During his own time Daumier was not widely recognized as a painter, and his only one-man show of paintings was held in 1878. He died the following year on February 11 in Valmondois.
Caricaturists and social critics have been keenly aware of Daumier's contribution for well over a century. In the field of painting his mark has been less considerable. Daumier was a draftsman and an almost monochromatic tonalist. Later artists put less emphasis on drawing and created their pictures primarily with touches of color. If Daumier's effective use of flat "stains" and abstract shapes in wash drawings and lithographs remind us of édouard Manet, we cannot be sure that the parallelism is more than fortuitous. On the other hand, realistic café scenes such as Absinthe (1863) were followed by a whole line of similar works by Manet, Edgar Degas, and Henri de Toulouse-Lautrec.

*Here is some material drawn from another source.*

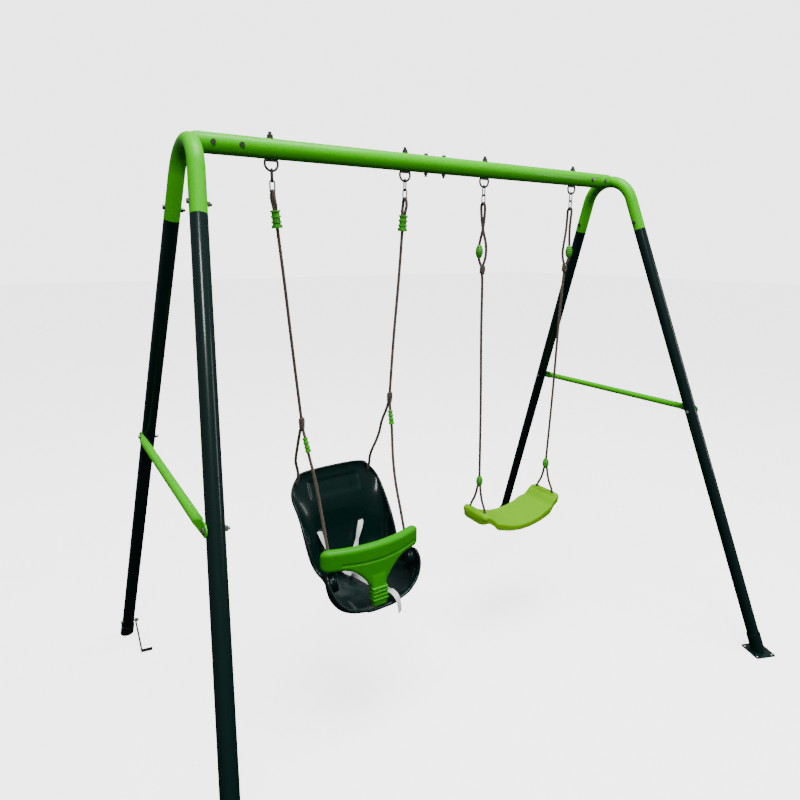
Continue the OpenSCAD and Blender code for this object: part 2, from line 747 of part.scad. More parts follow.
module shell_solid(top, bottom) {
    rows = len(top);
    cols = len(top[0]);
    n = rows * cols;
    points = [for (g = [top, bottom]) for (r = g) for (p = r) p];
    function at(i, j) = i * cols + j;
    quads = concat(
        [for (i = [0:rows - 2]) for (j = [0:cols - 2])
            [at(i, j), at(i, j + 1), at(i + 1, j + 1), at(i + 1, j)]],
        [for (i = [0:rows - 2]) for (j = [0:cols - 2])
            [n + at(i, j), n + at(i + 1, j), n + at(i + 1, j + 1), n + at(i, j + 1)]],
        [for (i = [0:rows - 2]) for (e = [[0, 1], [cols - 1, 0]])
            e[1] == 1 ? [at(i, e[0]), at(i + 1, e[0]), n + at(i + 1, e[0]), n + at(i, e[0])]
                      : [at(i + 1, e[0]), at(i, e[0]), n + at(i, e[0]), n + at(i + 1, e[0])]],
        [for (j = [0:cols - 2]) [at(0, j + 1), at(0, j), n + at(0, j), n + at(0, j + 1)]],
        [for (j = [0:cols - 2])
            [at(rows - 1, j), at(rows - 1, j + 1), n + at(rows - 1, j + 1), n + at(rows - 1, j)]]
    );
    faces = [for (q = quads) for (t = [[q[0], q[1], q[2]], [q[0], q[2], q[3]]]) t];
    polyhedron(points = points, faces = faces);
}

module baby_seat() {
    color(dark_green) in_baby_swing() difference() {
        union() {
            shell_solid(inside, outside);
            for (s = [-1, 1]) translate([s * bar_rope_x, slide_y(552), 552])
                rotate([-atan(slope), 0, 0]) {
                    translate([0, 0, -32]) cylinder(h = 60, d = stop_d + 9);
                    translate([s * 9, 0, -8]) cube([18, 24, 44], center = true);
                }
        }
        for (s = [-1, 1]) {
            translate([s * bar_rope_x, slide_y(552), 552]) rotate([-atan(slope), 0, 0]) {
                cylinder(h = 120, d = rope_d + 1, center = true);
                translate([0, 0, -40]) cylinder(h = 34, d = stop_d + 3);
            }
            translate([s * rear_hole.x, rear_hole.y, rear_hole.z]) rotate([rear_lean, 0, 0])
                cylinder(h = 60, d = rope_d + rear_play, center = true);
            translate([s * slot_at.x, slot_at.y, slot_at.z])
                cube([strap_w + 10, 60, slot_h], center = true);
        }
    }
}

// Webbing: two shoulder straps and a crotch strap that hangs over the front lip
strap_w = 22;
strap_t = 1.6;
slot_h = 18;
slot_at = [86, 78, 616];
shoulder = [slot_at + [0, 14, 0], slot_at, [85, 62, 611], [82, 52, 594], [74, 38, 562],
            [60, 20, 528], [40, 2, 496], [25, -12, 479], [13, -24, 461.5]];
crotch = [[0, -8, 465], [4, -26, 465], [15, -60, 462], [34, -110, 458], [46, -160, 464], [49, -206, 466],
          [51, -230, 460], [53, -240, 440], [54, -240, 405]];

module baby_straps() {
    color(webbing) in_baby_swing() {
        for (s = [0, 1]) mirror([s, 0, 0])
            band(shoulder, [for (p = shoulder) [1, 0.3, 0]], strap_w, strap_t);
        band(crotch, [for (p = crotch) [1, 0.1, 0]], strap_w, strap_t);
    }
}

// Safety bar: a curved crosspiece on a post that stands on the seat's front lip
bar_mid = [-185, 625];
bar_end = [-143, 625];
post_foot = [-204, 444];

function bar_y(x) = bar_mid.x + (bar_end.x - bar_mid.x) * pow(x / bar_half, 2);

module bar_slice(x) {
    r = bar_thick / 2;
    for (s = [-1, 1]) translate([x, bar_y(x), bar_mid.y + s * (bar_tall / 2 - r)])
        sphere(r = r, $fn = 24);
}

module post_slice(y, z, w, t) {
    translate([-w / 2, y - t / 2, z]) cube([w, t, 1]);
}

module safety_bar() {
    reach = bar_half - bar_thick / 2;
    cuts = [for (f = [-1, -0.73, -0.37, 0, 0.37, 0.73, 1]) f * reach];
    post_w = 60;
    post_t = 26;
    color(lime) in_baby_swing() difference() {
        union() {
            for (i = [0:len(cuts) - 2]) hull() {
                bar_slice(cuts[i]);
                bar_slice(cuts[i + 1]);
            }
            hull() {
                post_slice(bar_mid.x, bar_mid.y - 20, 180, post_t);
                post_slice(-189, 560, post_w + 12, post_t);
            }
            hull() {
                post_slice(-189, 560, post_w + 12, post_t);
                post_slice(post_foot.x, post_foot.y, post_w, post_t);
            }
        }
        for (s = [-1, 1]) translate([s * bar_rope_x, slide_y(bar_mid.y), bar_mid.y])
            rotate([-atan(slope), 0, 0]) cylinder(h = 3 * bar_tall, d = rope_d + 1, center = true);
    }
}

// ---------------------------------------------------------------- board swing
// Every point here is measured from the swing's middle: x from board_x.

board_knot_z = 1530;
egg_z = 1587;
splitter_z = 678;
splitter_dx = 192;

// Offset of one strand of the upper loop at an angle about the rope's own line
function strand(x, r, a, z) = [x + r * cos(a), r * sin(a), z];
function board_x_at(k, z) = baby_side(k) * (hanger_gap / 2
    + (splitter_dx - hanger_gap / 2) * (eye_z - z) / (eye_z - splitter_z));

// Upper loop: two strands from the knot up to the chain link, one through the adjuster
function board_route(k) =
    let (far = k == 0 ? -213 : -33, mid = k == 0 ? -123 : -60, x = board_x_at(k, 1600))
    [
        strand(x, 4, far, board_knot_z + 12),
        strand(x, 12, far, egg_z - 26),
        strand(x, 15, far, egg_z),
        strand(x, 12, far, egg_z + 30),
        strand(board_x_at(k, 1675), 7, mid, 1675),
        strand(board_x_at(k, 1720), 10, -95, 1720),
        strand(baby_side(k) * hanger_gap / 2, 9, -90, eye_z - 8),
        strand(baby_side(k) * hanger_gap / 2, 4.5, -90, eye_z - 1.5),
        [baby_side(k) * hanger_gap / 2, 0, eye_z],
        strand(baby_side(k) * hanger_gap / 2, 4.5, 90, eye_z - 1.5),
        strand(baby_side(k) * hanger_gap / 2, 9, 90, eye_z - 8),
        strand(board_x_at(k, 1720), 10, 85, 1720),
        strand(board_x_at(k, 1675), 7, mid + 180, 1675),
        strand(x, 11, far + 180, egg_z + 30),
        strand(x, 13, far + 180, egg_z),
        strand(x, 10, far + 180, egg_z - 26),
        [x, 0, board_knot_z - 4],
        [board_x_at(k, 1490), 0, 1490],
        [board_x_at(k, 1100), 0, 1100],
        [board_x_at(k, splitter_z + 10), 0, splitter_z + 10]
    ];

// Sling: out of the splitter, down through one hole, under the board and back up
board_r = (board_hole_x * board_hole_x + board_sag * board_sag) / (2 * board_sag);
board_centre_z = board_h - board_sag + board_r;
board_under = board_centre_z - sqrt(pow(board_r + board_t, 2) - board_hole_x * board_hole_x);
sling_half = [
    [-1, 0, splitter_z - 14], [-1.5, 0.09, 652], [-2, 0.16, 634], [-3, 0.5, 600], [-3.5, 0.85, 570]
];
function sling_point(k, q, s) = [baby_side(k) * (splitter_dx - q[0]), s * q[1] * board_hole_y, q[2]];
function sling_route(k) = concat(
    [for (i = [0:len(sling_half) - 1]) sling_point(k, sling_half[i], -1) + [0, i < 3 ? -5 : 0, 0]],
    [[baby_side(k) * board_hole_x, -board_hole_y, board_h],
     [baby_side(k) * board_hole_x, -board_hole_y, board_under + 2],
     [baby_side(k) * board_hole_x, -board_hole_y + 7, board_under - 7],
     [baby_side(k) * board_hole_x, board_hole_y - 7, board_under - 7],
     [baby_side(k) * board_hole_x, board_hole_y, board_under + 2],
     [baby_side(k) * board_hole_x, board_hole_y, board_h]],
    [for (i = [len(sling_half) - 1:-1:0]) sling_point(k, sling_half[i], 1) + [0, i < 3 ? 5 : 0, 0]]
);

module in_board_swing() {
    translate([board_x, 0, 0]) children();
}

module board_rope(k) {
    color(rope_brown) in_board_swing() swept_cord(board_route(k), rope_d);
}

module board_adjuster(k) {
    r = board_route(k);
    color(clip_green) in_board_swing() between(r[1], r[3]) egg(60, 29);
}

module board_knots() {
    color(rope_brown) in_board_swing() for (k = [0, 1])
        translate([board_x_at(k, board_knot_z), 0, board_knot_z - 6]) knot(40, 20);
}

module board_splitter(k) {
    color(clip_green) in_board_swing() translate([board_x_at(k, splitter_z), 0, splitter_z])
        egg(58, 28);
}

module board_sling(k) {
    color(rope_brown) in_board_swing() swept_cord(sling_route(k), rope_d);
}

// A curved board with a raised roll at each end, drilled for its ropes
module board_seat() {
    end_r = 46;
    roll_d = 36;
    color(board_green) in_board_swing() difference() {
        union() {
            intersection() {
                translate([0, 0, board_centre_z]) rotate([90, 0, 0])
                    tube_between(board_w, board_r + board_t, board_r);
                translate([0, 0, board_h - 200]) linear_extrude(400) board_outline(end_r);
            }
            for (x = [-1, 1])
                translate([x * (board_l / 2 - roll_d / 2 - 1), 0, board_h - roll_d / 2 + 7])
                    rotate([90, 0, 0]) cylinder(h = board_w - 30, d = roll_d, center = true);
        }
        for (x = [-1, 1]) for (y = [-1, 1])
            translate([x * board_hole_x, y * board_hole_y, board_h - 100])
                cylinder(h = 200, d = rope_d + 6);
    }
}

module tube_between(length, outer_r, inner_r) {
    difference() {
        cylinder(h = length, r = outer_r, center = true, $fn = 96);
        cylinder(h = length + 2, r = inner_r, center = true, $fn = 96);
    }
}

module board_outline(r) {
    l = board_l / 2 - r;
    w = board_w / 2 - r;
    square([2 * l, board_w], center = true);
    square([board_l, 2 * w], center = true);
    for (x = [-1, 1]) for (y = [-1, 1]) translate([x * l, y * w]) circle(r = r);
}

// ---------------------------------------------------------------- nodes

beam_left();
beam_right();
corner(LEFT);  // corner_left
corner(RIGHT);  // corner_right
leg_upper(LEFT, FRONT);  // leg_upper_front_left
leg_upper(RIGHT, FRONT);  // leg_upper_front_right
leg_upper(LEFT, REAR);  // leg_upper_rear_left
leg_upper(RIGHT, REAR);  // leg_upper_rear_right
leg_lower(LEFT, FRONT);  // leg_lower_front_left
leg_lower(RIGHT, FRONT);  // leg_lower_front_right
leg_lower(LEFT, REAR);  // leg_lower_rear_left
leg_lower(RIGHT, REAR);  // leg_lower_rear_right
brace(LEFT);  // brace_left
brace(RIGHT);  // brace_right
foot_plate(LEFT);  // foot_plate_left
foot_plate(RIGHT);  // foot_plate_right
end_cap(LEFT);  // end_cap_left
end_cap(RIGHT);  // end_cap_right
anchor(LEFT);  // anchor_left
anchor(RIGHT);  // anchor_right
anchor_bolts();
beam_bolts();
arch_bolts();
brace_bolts();
hanger(0);  // hanger_baby_left
hanger(1);  // hanger_baby_right
hanger(2);  // hanger_board_left
hanger(3);  // hanger_board_right
hanger_nuts();
chain(0);  // chain_baby_left
chain(1);  // chain_baby_right
chain(2);  // chain_board_left
chain(3);  // chain_board_right
baby_rope(0);  // baby_rope_left
baby_rope(1);  // baby_rope_right
baby_adjuster(0);  // baby_adjuster_left
baby_adjuster(1);  // baby_adjuster_right
baby_knots();
front_rope(0);  // front_rope_left
front_rope(1);  // front_rope_right
front_adjuster(0);  // front_adjuster_left
front_adjuster(1);  // front_adjuster_right
rear_rope(0);  // rear_rope_left
rear_rope(1);  // rear_rope_right
baby_seat();
baby_straps();
safety_bar();
board_rope(0);  // board_rope_left
board_rope(1);  // board_rope_right
board_adjuster(0);  // board_adjuster_left
board_adjuster(1);  // board_adjuster_right
board_knots();
board_splitter(0);  // board_splitter_left
board_splitter(1);  // board_splitter_right
board_sling(0);  // board_sling_left
board_sling(1);  // board_sling_right
board_seat();
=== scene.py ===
"""Looks of the garden swing set: ropes, knots, moulded seats, webbing, paint and studio."""
import math

import bpy
import bmesh
import numpy as np
from mathutils import Matrix, Vector


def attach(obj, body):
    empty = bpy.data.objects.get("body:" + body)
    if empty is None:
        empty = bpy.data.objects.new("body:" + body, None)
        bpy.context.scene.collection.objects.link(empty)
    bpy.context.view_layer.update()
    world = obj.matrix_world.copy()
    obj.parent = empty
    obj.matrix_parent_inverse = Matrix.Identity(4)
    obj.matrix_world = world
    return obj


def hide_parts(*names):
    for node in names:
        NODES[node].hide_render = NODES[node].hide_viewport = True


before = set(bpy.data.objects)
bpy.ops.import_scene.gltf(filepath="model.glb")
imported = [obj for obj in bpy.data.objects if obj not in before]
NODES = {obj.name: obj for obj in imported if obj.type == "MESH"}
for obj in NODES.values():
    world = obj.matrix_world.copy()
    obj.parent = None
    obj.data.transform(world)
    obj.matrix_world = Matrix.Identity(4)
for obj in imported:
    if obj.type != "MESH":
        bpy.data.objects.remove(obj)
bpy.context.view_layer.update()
MM = 0.001
SIGN = (-1, 1)
SIDES = ("left", "right")

# ------------------------------------------------------------------ camera

CAMERA_AT = (-1.27394, -1.67791, 1.59874)
CAMERA_YAW = 0.57569
CAMERA_PITCH = 0.25577
CAMERA_ROLL = -0.00353
CAMERA_LENS = 26.05
SENSOR = 36
CLIP_NEAR, CLIP_FAR = 0.05, 50


def make_camera():
    forward = Vector((math.sin(CAMERA_YAW) * math.cos(CAMERA_PITCH),
                      math.cos(CAMERA_YAW) * math.cos(CAMERA_PITCH),
                      -math.sin(CAMERA_PITCH)))
    right = Vector((math.cos(CAMERA_YAW), -math.sin(CAMERA_YAW), 0.0))
    down = forward.cross(right)
    c, s = math.cos(CAMERA_ROLL), math.sin(CAMERA_ROLL)
    right, down = c * right + s * down, -s * right + c * down
    data = bpy.data.cameras.new("camera")
    data.lens = CAMERA_LENS
    data.sensor_width = SENSOR
    data.clip_start, data.clip_end = CLIP_NEAR, CLIP_FAR
    camera = bpy.data.objects.new("camera", data)
    camera.matrix_world = Matrix((
        (right.x, -down.x, -forward.x, CAMERA_AT[0]),
        (right.y, -down.y, -forward.y, CAMERA_AT[1]),
        (right.z, -down.z, -forward.z, CAMERA_AT[2]),
        (0, 0, 0, 1)))
    bpy.context.scene.collection.objects.link(camera)
    bpy.context.scene.camera = camera


make_camera()

# ------------------------------------------------------------------ materials

COAT_ROUGH = 0.08
GRAIN_DEPTH = 0.0005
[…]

Bernard Lemann, Honoré Daumier (1946), is a carefully chosen selection of 240 lithographs, well reproduced, with a good introduction and notes. K. E. Maison, Honoré Daumier (1968), is a two-volume catalogue raisonné of the paintings, watercolors, and drawings; it is the most up-to-date study, with the main emphasis on authenticity and dating rather than on the interpretation of Daumier's work. Maison's Daumier Drawings (1960) is also a useful book in spite of its rather gray plates. Jacques Lassaigne's general survey, Daumier (1938; trans. 1939), remains a good introduction. Oliver W. Larkin, Daumier: Man of His Time (1966), is a solid and well-illustrated study. Howard P. Vincent, Daumier and His World (1968), is well written. Jeanne L. Wasserman's catalog of Daumier's sculptural works, Daumier Sculpture (1969), is very thorough.